> **Directive**: Copy out every line exactly as given.
* begin Data *
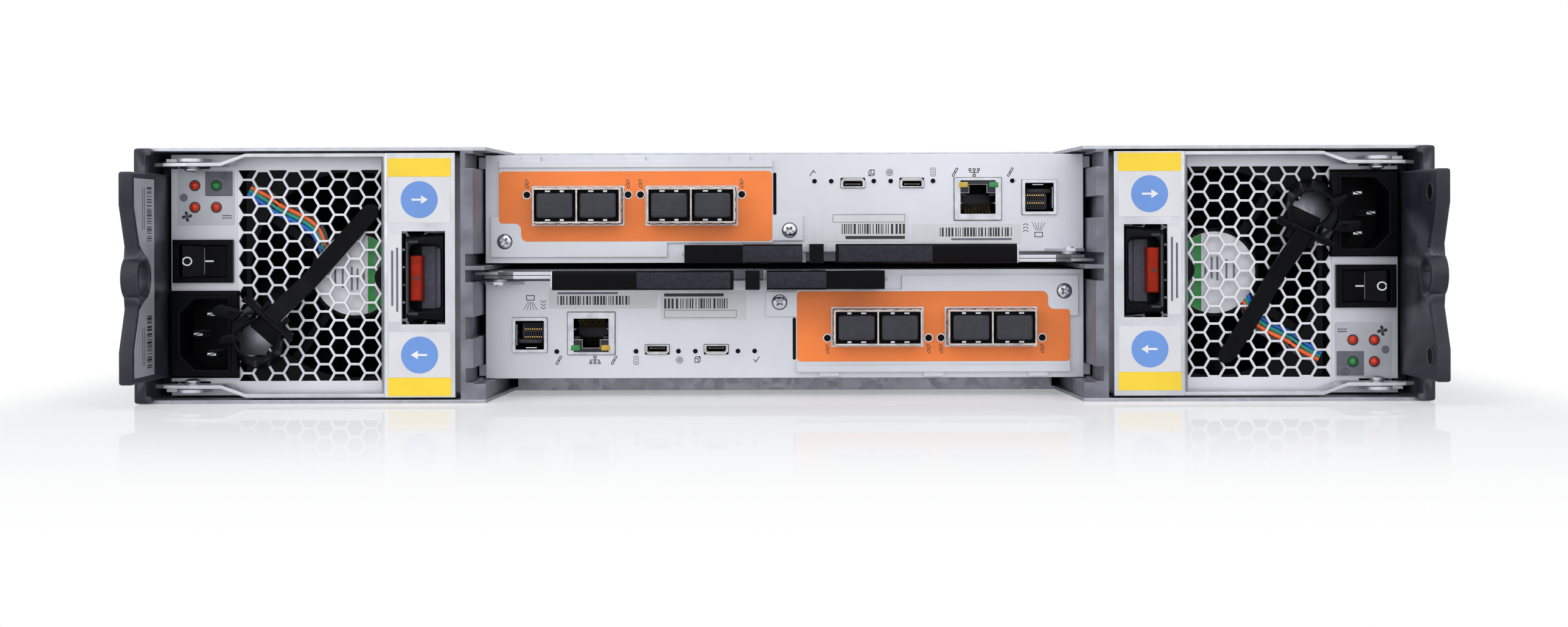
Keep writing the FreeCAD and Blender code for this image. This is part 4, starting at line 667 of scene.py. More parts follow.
def lamps():
    """Domed lenses: one green at the upper right, the rest red."""
    form = Form(RED_LENS, (PSU_OUT, PANEL, PSU_TOP))
    dome = [(0.0, -1.75), (0.55, -1.68), (1.0, -1.42), (1.32, -0.98), (1.5, -0.45), (1.55, 0)]
    for spot in LAMPS:
        form.paint(GREEN_LENS if spot == GREEN_LAMP else RED_LENS).lathe(*spot, dome)
    settle_twice(form, "psu_lenses", SUPPLIES, "psu", "psu_lamps")


def rocker_marks():
    """Round mark and bar on the rocker's two slopes, and a pale line along the crest between them, a painted
    highlight.
    """
    middle = centre("left_psu_rocker")
    form = Form(WHITE_INK, (middle.x, 0, middle.z))
    form.pierced(circle(-5.3, 0, 1.6, 40), [circle(-5.3, 0, 1.15, 40)], -0.09, 0.05)
    form.slab(WHITE_INK, 0.4, 3.4, -0.28, 0.28, -0.09, 0.05)
    # The pale line along the crest is a painted highlight.
    form.slab(SOFT_INK_AND_HIGHLIGHT, 0.05, 0.25, -4.6, 4.6, -0.06, 0.05)
    form.drape("left_psu_rocker")
    settle_twice(form, "psu_rocker_marks", SUPPLIES, "psu_rocker")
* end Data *
> **Task answer**:
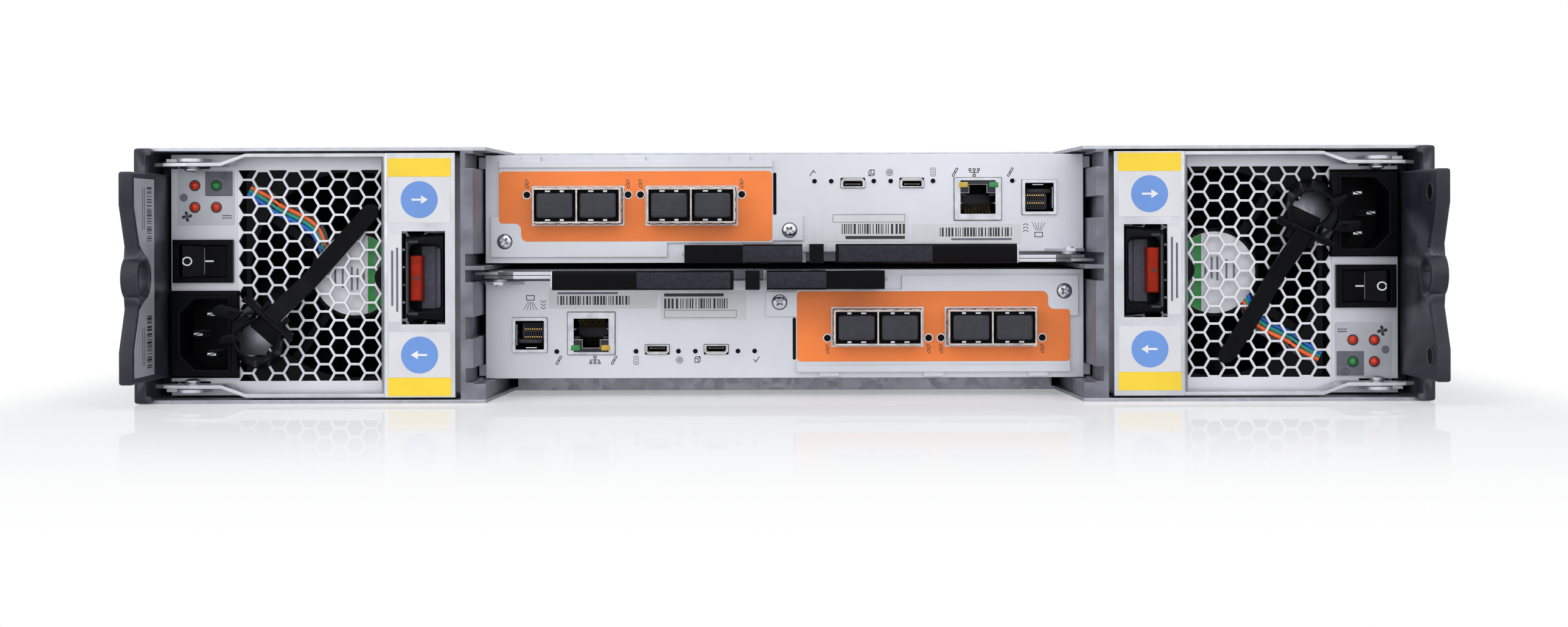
Keep writing the FreeCAD and Blender code for this image. This is part 4, starting at line 667 of scene.py. More parts follow.
def lamps():
    """Domed lenses: one green at the upper right, the rest red."""
    form = Form(RED_LENS, (PSU_OUT, PANEL, PSU_TOP))
    dome = [(0.0, -1.75), (0.55, -1.68), (1.0, -1.42), (1.32, -0.98), (1.5, -0.45), (1.55, 0)]
    for spot in LAMPS:
        form.paint(GREEN_LENS if spot == GREEN_LAMP else RED_LENS).lathe(*spot, dome)
    settle_twice(form, "psu_lenses", SUPPLIES, "psu", "psu_lamps")


def rocker_marks():
    """Round mark and bar on the rocker's two slopes, and a pale line along the crest between them, a painted
    highlight.
    """
    middle = centre("left_psu_rocker")
    form = Form(WHITE_INK, (middle.x, 0, middle.z))
    form.pierced(circle(-5.3, 0, 1.6, 40), [circle(-5.3, 0, 1.15, 40)], -0.09, 0.05)
    form.slab(WHITE_INK, 0.4, 3.4, -0.28, 0.28, -0.09, 0.05)
    # The pale line along the crest is a painted highlight.
    form.slab(SOFT_INK_AND_HIGHLIGHT, 0.05, 0.25, -4.6, 4.6, -0.06, 0.05)
    form.drape("left_psu_rocker")
    settle_twice(form, "psu_rocker_marks", SUPPLIES, "psu_rocker")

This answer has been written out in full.